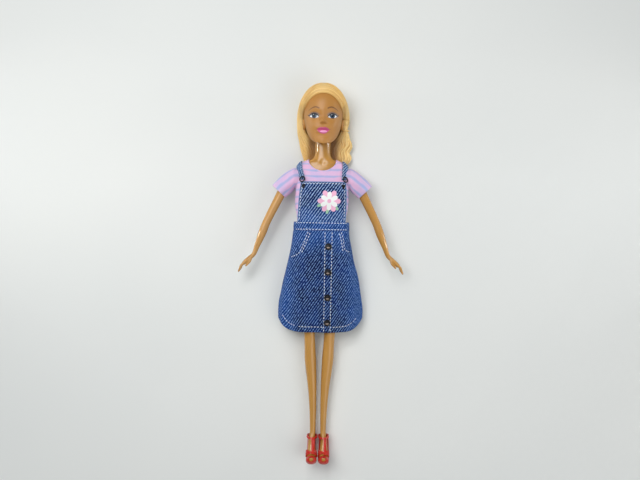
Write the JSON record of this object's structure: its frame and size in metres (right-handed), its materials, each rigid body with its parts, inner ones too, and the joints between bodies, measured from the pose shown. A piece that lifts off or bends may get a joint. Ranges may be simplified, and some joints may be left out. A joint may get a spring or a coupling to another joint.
{
  "type": "fashion doll",
  "caption": "Fashion doll lying on its back: blond hair, striped T-shirt, denim pinafore with snap placket, moulded heeled sandals; turning head, arms and legs.",
  "frame": {"origin": "on the floor under the middle of the doll's length, on its middle plane", "axes": "+Y from the feet to the head, +Z out of the face, +X towards the doll's own left hand"},
  "size_m": [0.1272, 0.2904, 0.0356],
  "materials": {
    "skin_plastic": "tan hard plastic, glossy",
    "head_vinyl": "tan soft vinyl, satin",
    "hair_fibre": "golden blond nylon fibre, glossy",
    "jersey": "pink jersey with soft pale stripes",
    "denim": "washed blue denim twill",
    "strap_denim": "pale washed denim",
    "black_plastic": "glossy black",
    "red_plastic": "glossy red, flexible",
    "peg_plastic": "natural, unpainted",
    "hook_tape": "pale hook and loop tape"
  },
  "bodies": {
    "torso": {"torso_front": "skin_plastic", "torso_back": "skin_plastic", "shirt_body": "jersey", "bib": "denim", "waistband": "denim", "skirt_front": "denim", "skirt_back": "denim", "placket": "denim", "dress_back_left": "denim", "dress_back_right": "denim", "strap_left": "strap_denim", "strap_right": "strap_denim", "buckle_left": "black_plastic", "buckle_right": "black_plastic", "buckle_tab_left": "black_plastic", "buckle_tab_right": "black_plastic", "button_1": "black_plastic", "button_2": "black_plastic", "button_3": "black_plastic", "button_4": "black_plastic", "neck_knob": "peg_plastic", "hip_axle": "peg_plastic", "dress_tape": "hook_tape", "shirt_tape": "hook_tape"},
    "head_body": {"head": "head_vinyl", "hair_cap": "hair_fibre", "hair_fall": "hair_fibre", "hair_tie": "hair_fibre", "hair_roll_left": "hair_fibre", "hair_roll_right": "hair_fibre", "hair_lock_left": "hair_fibre", "hair_lock_right": "hair_fibre"},
    "arm_body_left": {"arm_left": "skin_plastic", "shoulder_peg_left": "peg_plastic", "sleeve_left": "jersey"},
    "leg_body_left": {"leg_left": "skin_plastic", "shoe_left": "red_plastic"},
    "arm_body_right": {"arm_right": "skin_plastic", "shoulder_peg_right": "peg_plastic", "sleeve_right": "jersey"},
    "leg_body_right": {"leg_right": "skin_plastic", "shoe_right": "red_plastic"}
  },
  "joints": [
    {"name": "head_turn", "type": "hinge", "parent": "torso", "child": "head_body", "pos_m": [0, 0.10175, 0.0142], "axis": [0, 1, 0], "range_deg": [-90, 90], "deforming": ["hair_fall", "hair_lock_left", "hair_lock_right"]},
    {"name": "shoulder_left", "type": "hinge", "parent": "torso", "child": "arm_body_left", "pos_m": [0.0178, 0.07275, 0.0142], "axis": [1, 0, 0], "continuous": true},
    {"name": "shoulder_right", "type": "hinge", "parent": "torso", "child": "arm_body_right", "pos_m": [-0.0178, 0.07275, 0.0142], "axis": [1, 0, 0], "continuous": true},
    {"name": "hip_left", "type": "hinge", "parent": "torso", "child": "leg_body_left", "pos_m": [0.0122, 0.02075, 0.0142], "axis": [-1, 0, 0], "range_deg": [-15, 90], "deforming": ["skirt_front", "skirt_back", "placket", "button_1", "button_2", "button_3", "button_4"]},
    {"name": "hip_right", "type": "hinge", "parent": "torso", "child": "leg_body_right", "pos_m": [-0.0122, 0.02075, 0.0142], "axis": [-1, 0, 0], "range_deg": [-15, 90], "deforming": ["skirt_front", "skirt_back", "placket", "button_1", "button_2", "button_3", "button_4"]}
  ]
}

What the task requires:
Please repeat the listing above in full and exactly.

Final result:
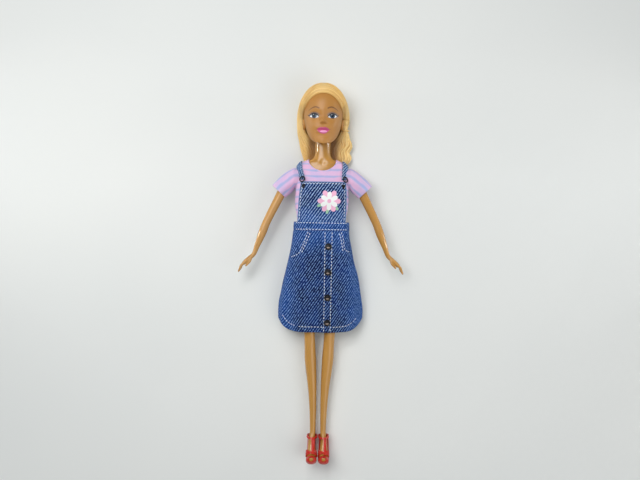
Write the JSON record of this object's structure: its frame and size in metres (right-handed), its materials, each rigid body with its parts, inner ones too, and the joints between bodies, measured from the pose shown. A piece that lifts off or bends may get a joint. Ranges may be simplified, and some joints may be left out. A joint may get a spring or a coupling to another joint.
{
  "type": "fashion doll",
  "caption": "Fashion doll lying on its back: blond hair, striped T-shirt, denim pinafore with snap placket, moulded heeled sandals; turning head, arms and legs.",
  "frame": {"origin": "on the floor under the middle of the doll's length, on its middle plane", "axes": "+Y from the feet to the head, +Z out of the face, +X towards the doll's own left hand"},
  "size_m": [0.1272, 0.2904, 0.0356],
  "materials": {
    "skin_plastic": "tan hard plastic, glossy",
    "head_vinyl": "tan soft vinyl, satin",
    "hair_fibre": "golden blond nylon fibre, glossy",
    "jersey": "pink jersey with soft pale stripes",
    "denim": "washed blue denim twill",
    "strap_denim": "pale washed denim",
    "black_plastic": "glossy black",
    "red_plastic": "glossy red, flexible",
    "peg_plastic": "natural, unpainted",
    "hook_tape": "pale hook and loop tape"
  },
  "bodies": {
    "torso": {"torso_front": "skin_plastic", "torso_back": "skin_plastic", "shirt_body": "jersey", "bib": "denim", "waistband": "denim", "skirt_front": "denim", "skirt_back": "denim", "placket": "denim", "dress_back_left": "denim", "dress_back_right": "denim", "strap_left": "strap_denim", "strap_right": "strap_denim", "buckle_left": "black_plastic", "buckle_right": "black_plastic", "buckle_tab_left": "black_plastic", "buckle_tab_right": "black_plastic", "button_1": "black_plastic", "button_2": "black_plastic", "button_3": "black_plastic", "button_4": "black_plastic", "neck_knob": "peg_plastic", "hip_axle": "peg_plastic", "dress_tape": "hook_tape", "shirt_tape": "hook_tape"},
    "head_body": {"head": "head_vinyl", "hair_cap": "hair_fibre", "hair_fall": "hair_fibre", "hair_tie": "hair_fibre", "hair_roll_left": "hair_fibre", "hair_roll_right": "hair_fibre", "hair_lock_left": "hair_fibre", "hair_lock_right": "hair_fibre"},
    "arm_body_left": {"arm_left": "skin_plastic", "shoulder_peg_left": "peg_plastic", "sleeve_left": "jersey"},
    "leg_body_left": {"leg_left": "skin_plastic", "shoe_left": "red_plastic"},
    "arm_body_right": {"arm_right": "skin_plastic", "shoulder_peg_right": "peg_plastic", "sleeve_right": "jersey"},
    "leg_body_right": {"leg_right": "skin_plastic", "shoe_right": "red_plastic"}
  },
  "joints": [
    {"name": "head_turn", "type": "hinge", "parent": "torso", "child": "head_body", "pos_m": [0, 0.10175, 0.0142], "axis": [0, 1, 0], "range_deg": [-90, 90], "deforming": ["hair_fall", "hair_lock_left", "hair_lock_right"]},
    {"name": "shoulder_left", "type": "hinge", "parent": "torso", "child": "arm_body_left", "pos_m": [0.0178, 0.07275, 0.0142], "axis": [1, 0, 0], "continuous": true},
    {"name": "shoulder_right", "type": "hinge", "parent": "torso", "child": "arm_body_right", "pos_m": [-0.0178, 0.07275, 0.0142], "axis": [1, 0, 0], "continuous": true},
    {"name": "hip_left", "type": "hinge", "parent": "torso", "child": "leg_body_left", "pos_m": [0.0122, 0.02075, 0.0142], "axis": [-1, 0, 0], "range_deg": [-15, 90], "deforming": ["skirt_front", "skirt_back", "placket", "button_1", "button_2", "button_3", "button_4"]},
    {"name": "hip_right", "type": "hinge", "parent": "torso", "child": "leg_body_right", "pos_m": [-0.0122, 0.02075, 0.0142], "axis": [-1, 0, 0], "range_deg": [-15, 90], "deforming": ["skirt_front", "skirt_back", "placket", "button_1", "button_2", "button_3", "button_4"]}
  ]
}